Sam Paschal
- Occupation: Horse trainer
- Discipline: Performance Tennessee Walking Horse
- Major wins/Championships: Reserve World Grand Championship in 1956 World Grand Championship in 1958 World Grand Championship in 1962 World Grand Championship in 1963 Reserve World Grand Championship in 1965

Significant horses
- Setting Sun Ebony Masterpiece Sun's Delight D Johnny Midnight

= Sam Paschal =

Sam Paschal was a Tennessee Walking Horse trainer from Murfreesboro, Tennessee. Paschal trained three horses who won the breed's World Grand Championship.

==Career==
Paschal operated a training stable in Murfreesboro, Tennessee. Paschal's first notable horse was Setting Sun. In 1956, he showed the stallion in the Tennessee Walking Horse National Celebration and placed third in the World Grand Championship. The following year, Setting Sun was the Reserve World Grand Champion. In 1958, Setting Sun and Paschal won the World Grand Championship.

His second World Grand Championship came in 1962, with Ebony Masterpiece. He won his third World Grand Championship with Sun's Delight D, in 1963.

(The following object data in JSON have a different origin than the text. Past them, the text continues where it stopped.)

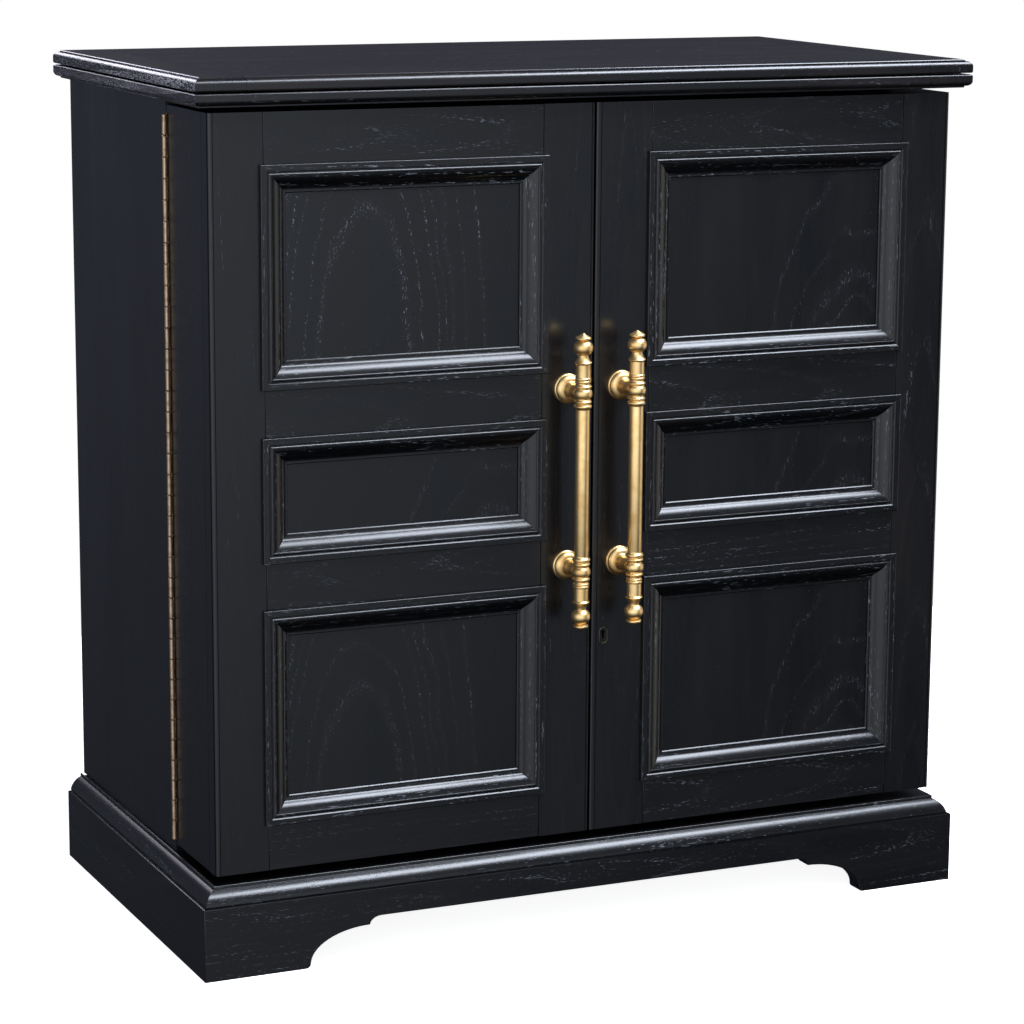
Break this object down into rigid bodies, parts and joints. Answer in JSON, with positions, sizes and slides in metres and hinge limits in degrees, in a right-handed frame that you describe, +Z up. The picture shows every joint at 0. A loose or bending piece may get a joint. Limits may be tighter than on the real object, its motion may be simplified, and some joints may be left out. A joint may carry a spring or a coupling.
{
  "type": "folding-top two-door bar cabinet",
  "caption": "Black two-door cabinet with deep box doors on continuous brass hinges, a folding top, framed panels, turned brass bar pulls and a bracket-foot plinth.",
  "frame": {"origin": "on the floor, under the centre of the whole cabinet's box, pulls and top included", "axes": "+Z up, -Y out of the front, +X to the cabinet's right as a person facing it sees it"},
  "size_m": [1.03, 0.5972, 1.0706],
  "materials": {
    "ebonised_wood": "satin black stain with open grain",
    "ebonised_panel": "satin black stain, flat figured panel",
    "interior_wood": "matt black stain",
    "satin_brass": "satin turned brass",
    "aged_brass": "dull aged brass",
    "dark_steel": "blackened steel"
  },
  "bodies": {
    "carcase": {"plinth_front": "ebonised_wood", "plinth_side_left": "ebonised_wood", "plinth_side_right": "ebonised_wood", "base_moulding": "ebonised_wood", "base_deck": "ebonised_wood", "case_side_left": "ebonised_wood", "case_side_right": "ebonised_wood", "case_back": "interior_wood", "case_shelf": "interior_wood", "top_fixed_panel": "ebonised_wood", "top_hinge_fixed_leaf": "dark_steel", "left_hinge_case_leaf": "aged_brass", "right_hinge_case_leaf": "aged_brass"},
    "left_door": {"left_door_stile_outer": "ebonised_wood", "left_door_stile_inner": "ebonised_wood", "left_door_rail_top": "ebonised_wood", "left_door_rail_upper": "ebonised_wood", "left_door_rail_lower": "ebonised_wood", "left_door_rail_bottom": "ebonised_wood", "left_door_panel_top": "ebonised_panel", "left_door_panel_middle": "ebonised_panel", "left_door_panel_bottom": "ebonised_panel", "left_door_moulding_top": "ebonised_wood", "left_door_moulding_middle": "ebonised_wood", "left_door_moulding_bottom": "ebonised_wood", "left_door_box_side": "ebonised_wood", "left_door_box_inner": "ebonised_wood", "left_door_box_top": "ebonised_wood", "left_door_box_bottom": "ebonised_wood", "left_door_bottle_shelf": "interior_wood", "left_door_hinge_leaf": "aged_brass", "left_door_pull_bar": "satin_brass", "left_door_pull_post_upper": "satin_brass", "left_door_pull_post_lower": "satin_brass"},
    "right_door": {"right_door_stile_outer": "ebonised_wood", "right_door_stile_inner": "ebonised_wood", "right_door_rail_top": "ebonised_wood", "right_door_rail_upper": "ebonised_wood", "right_door_rail_lower": "ebonised_wood", "right_door_rail_bottom": "ebonised_wood", "right_door_panel_top": "ebonised_panel", "right_door_panel_middle": "ebonised_panel", "right_door_panel_bottom": "ebonised_panel", "right_door_moulding_top": "ebonised_wood", "right_door_moulding_middle": "ebonised_wood", "right_door_moulding_bottom": "ebonised_wood", "right_door_box_side": "ebonised_wood", "right_door_box_inner": "ebonised_wood", "right_door_box_top": "ebonised_wood", "right_door_box_bottom": "ebonised_wood", "right_door_bottle_shelf": "interior_wood", "right_door_hinge_leaf": "aged_brass", "right_door_pull_bar": "satin_brass", "right_door_pull_post_upper": "satin_brass", "right_door_pull_post_lower": "satin_brass", "right_door_keyhole_escutcheon": "aged_brass", "right_door_lock_case": "aged_brass"},
    "top_leaf": {"top_leaf_panel": "ebonised_wood", "top_hinge_moving_leaf": "dark_steel"},
    "lock_bolt": {"lock_bolt": "aged_brass"}
  },
  "joints": [
    {"name": "left_door_swing", "type": "hinge", "parent": "carcase", "child": "left_door", "pos_m": [-0.49546, -0.09685, 0.576], "axis": [0, 0, -1], "range_deg": [0, 180]},
    {"name": "right_door_swing", "type": "hinge", "parent": "carcase", "child": "right_door", "pos_m": [0.49546, -0.09685, 0.576], "axis": [0, 0, 1], "range_deg": [0, 180]},
    {"name": "top_leaf_fold", "type": "hinge", "parent": "carcase", "child": "top_leaf", "pos_m": [0, 0.29665, 1.05305], "axis": [-1, 0, 0], "range_deg": [0, 180]},
    {"name": "lock_bolt_throw", "type": "slide", "parent": "right_door", "child": "lock_bolt", "axis": [-1, 0, 0], "range_m": [0, 0.009]}
  ]
}
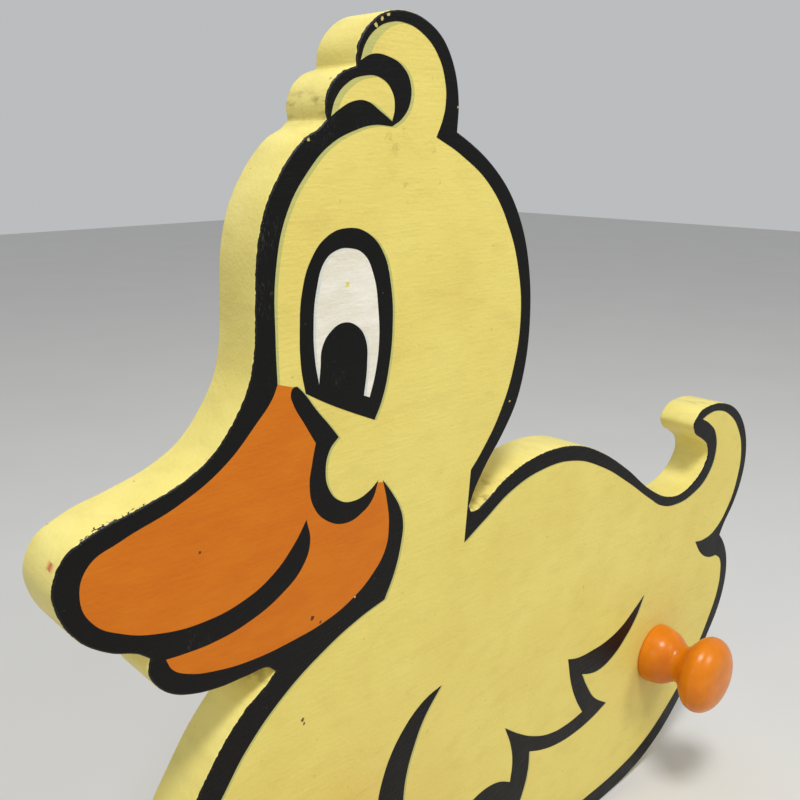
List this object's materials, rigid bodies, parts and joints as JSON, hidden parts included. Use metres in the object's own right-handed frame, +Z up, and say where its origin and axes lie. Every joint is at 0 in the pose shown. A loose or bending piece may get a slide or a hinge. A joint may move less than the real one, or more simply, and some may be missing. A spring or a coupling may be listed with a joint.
{
  "type": "wall coat rack",
  "caption": "Wall-hung children's coat rack: a flat sawn duckling-shaped board with turned mushroom pegs on its face and keyhole hangers let into its back.",
  "frame": {"origin": "on the wall plane, halfway between the centres of the two hangers' entry holes", "axes": "+X to the right as seen from the front, +Y into the wall, +Z up"},
  "size_m": [0.3589, 0.054, 0.338],
  "materials": {
    "board_paint": "satin yellow paint over a sanded board, with black, orange and white printed artwork on the front",
    "peg_enamel": "gloss orange enamel on turned hardwood",
    "zinc_screw": "bright zinc plate",
    "hanger_steel": "dull zinc plate on pressed sheet steel"
  },
  "bodies": {
    "root": {"duck_board": "board_paint", "left_peg": "peg_enamel", "right_peg": "peg_enamel", "left_peg_screw": "zinc_screw", "right_peg_screw": "zinc_screw", "left_hanger_plate": "hanger_steel", "right_hanger_plate": "hanger_steel", "left_hanger_upper_screw": "zinc_screw", "left_hanger_lower_screw": "zinc_screw", "right_hanger_upper_screw": "zinc_screw", "right_hanger_lower_screw": "zinc_screw"}
  },
  "joints": []
}
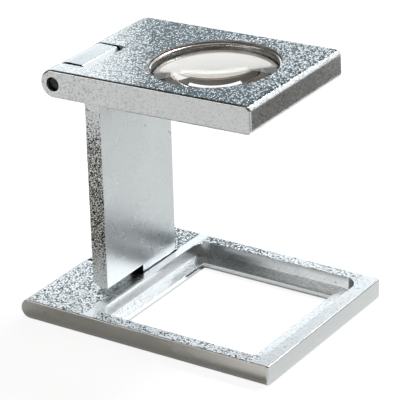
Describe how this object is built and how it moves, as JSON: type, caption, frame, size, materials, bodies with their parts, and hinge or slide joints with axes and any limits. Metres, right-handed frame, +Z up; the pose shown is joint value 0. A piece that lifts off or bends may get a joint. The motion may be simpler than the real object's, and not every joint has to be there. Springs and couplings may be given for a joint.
{
  "type": "folding stand magnifier",
  "caption": "Folding stand magnifier: base frame with a square window, upright and thick lens plate, joined by two hinges so that it folds flat.",
  "frame": {"origin": "centre of the underside of the base frame, which is the bottom centre of the part's box", "axes": "+X from the hinges to the front of the base, +Y across the object along both hinge pins, +Z up from the surface it stands on"},
  "size_m": [0.0576, 0.043, 0.0534],
  "materials": {
    "base_casting": "satin, blasted before plating",
    "upright_casting": "satin",
    "lens_plate_casting": "satin, blasted before plating",
    "lens_glass": "polished, clear",
    "ring_wire": "drawn wire",
    "pin_steel": "ground",
    "washer_steel": "spring steel, plain"
  },
  "bodies": {
    "base": {"base_frame": "base_casting", "lower_hinge_pin": "pin_steel", "lower_spring_washer": "washer_steel"},
    "upright": {"upright": "upright_casting"},
    "lens_plate": {"lens_plate": "lens_plate_casting", "lens": "lens_glass", "lens_retaining_ring": "ring_wire", "upper_hinge_pin": "pin_steel", "upper_spring_washer": "washer_steel"}
  },
  "joints": [
    {"name": "upright_fold", "type": "hinge", "parent": "base", "child": "upright", "pos_m": [-0.02675, 0, 0.002], "axis": [0, -1, 0], "range_deg": [0, 270]},
    {"name": "lens_plate_fold", "type": "hinge", "parent": "upright", "child": "lens_plate", "pos_m": [-0.0215, 0, 0.0493], "axis": [0, -1, 0], "range_deg": [0, 268.4]}
  ]
}
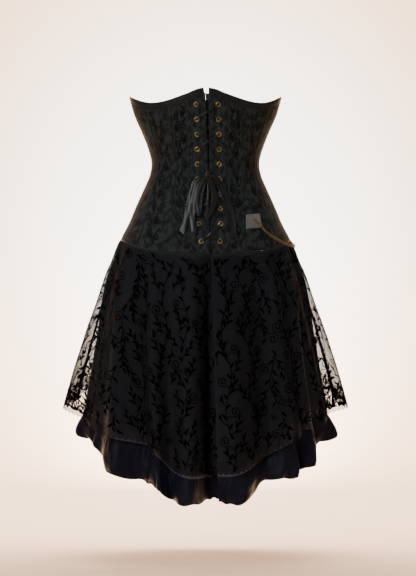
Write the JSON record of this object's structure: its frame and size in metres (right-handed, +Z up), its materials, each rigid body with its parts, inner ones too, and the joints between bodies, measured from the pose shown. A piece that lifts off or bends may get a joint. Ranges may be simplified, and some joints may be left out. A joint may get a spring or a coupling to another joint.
{
  "type": "corset dress",
  "caption": "Underbust corset laced at the back, with a high-low satin skirt, its ruffle and a flared net overlay, filled out as if worn.",
  "frame": {"origin": "centre of the waist, the narrowest level of the corset", "axes": "+Z up the wearer, -Y out of the laced back, +X the wearer's right"},
  "size_m": [0.6243, 0.4217, 0.897],
  "materials": {
    "brocade": "satin-ground brocade with a darker woven scroll",
    "satin": "soft satin",
    "satin_trim": "satin bias strip",
    "net": "see-through net with flocked leaves",
    "lace": "soft lace",
    "ribbon": "satin ribbon",
    "leather_look": "smooth grey leather look",
    "bronze": "aged bronze colour"
  },
  "bodies": {
    "root": {"bottom_piping_left": "satin_trim", "bottom_piping_right": "satin_trim", "bow_knot": "ribbon", "bow_loop_left": "ribbon", "bow_loop_right": "ribbon", "bow_tail_left_inner": "ribbon", "bow_tail_left_outer": "ribbon", "bow_tail_right_inner": "ribbon", "bow_tail_right_outer": "ribbon", "chain_lower": "bronze", "chain_upper": "bronze", "corset_back_side_left": "brocade", "corset_back_side_right": "brocade", "corset_centre_back_left": "brocade", "corset_centre_back_right": "brocade", "corset_centre_front_left": "brocade", "corset_centre_front_right": "brocade", "corset_front_side_left": "brocade", "corset_front_side_right": "brocade", "corset_side_left": "brocade", "corset_side_right": "brocade", "eyelet_left_1": "bronze", "eyelet_left_10": "bronze", "eyelet_left_2": "bronze", "eyelet_left_3": "bronze", "eyelet_left_4": "bronze", "eyelet_left_5": "bronze", "eyelet_left_6": "bronze", "eyelet_left_7": "bronze", "eyelet_left_8": "bronze", "eyelet_left_9": "bronze", "eyelet_right_1": "bronze", "eyelet_right_10": "bronze", "eyelet_right_2": "bronze", "eyelet_right_3": "bronze", "eyelet_right_4": "bronze", "eyelet_right_5": "bronze", "eyelet_right_6": "bronze", "eyelet_right_7": "bronze", "eyelet_right_8": "bronze", "eyelet_right_9": "bronze", "front_grommet": "bronze", "lace_trim_left": "lace", "lace_trim_right": "lace", "lacing_from_left": "ribbon", "lacing_from_right": "ribbon", "modesty_strip": "satin_trim", "overlay_left": "net", "overlay_right": "net", "patch": "leather_look", "patch_grommet": "bronze", "ruffle_left": "satin", "ruffle_right": "satin", "skirt_back_left": "satin", "skirt_back_right": "satin", "skirt_front_left": "satin", "skirt_front_right": "satin", "top_binding_left": "satin_trim", "top_binding_right": "satin_trim"}
  },
  "joints": []
}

In 1965 Paschal was given the task of training a horse named Johnny Midnight, who was a full brother to Setting Sun. Although he was expected to do well in the Celebration, Johnny Midnight's best win was Reserve World Grand Champion, after first-place winner Triple Threat.

A fellow horseman who often saw Paschal ride said, "When Paschal went into the ring, he was in a class by himself." Paschal was used as a model for the rider in a painting of the "perfect Tennessee Walking Horse" commissioned by the Celebration.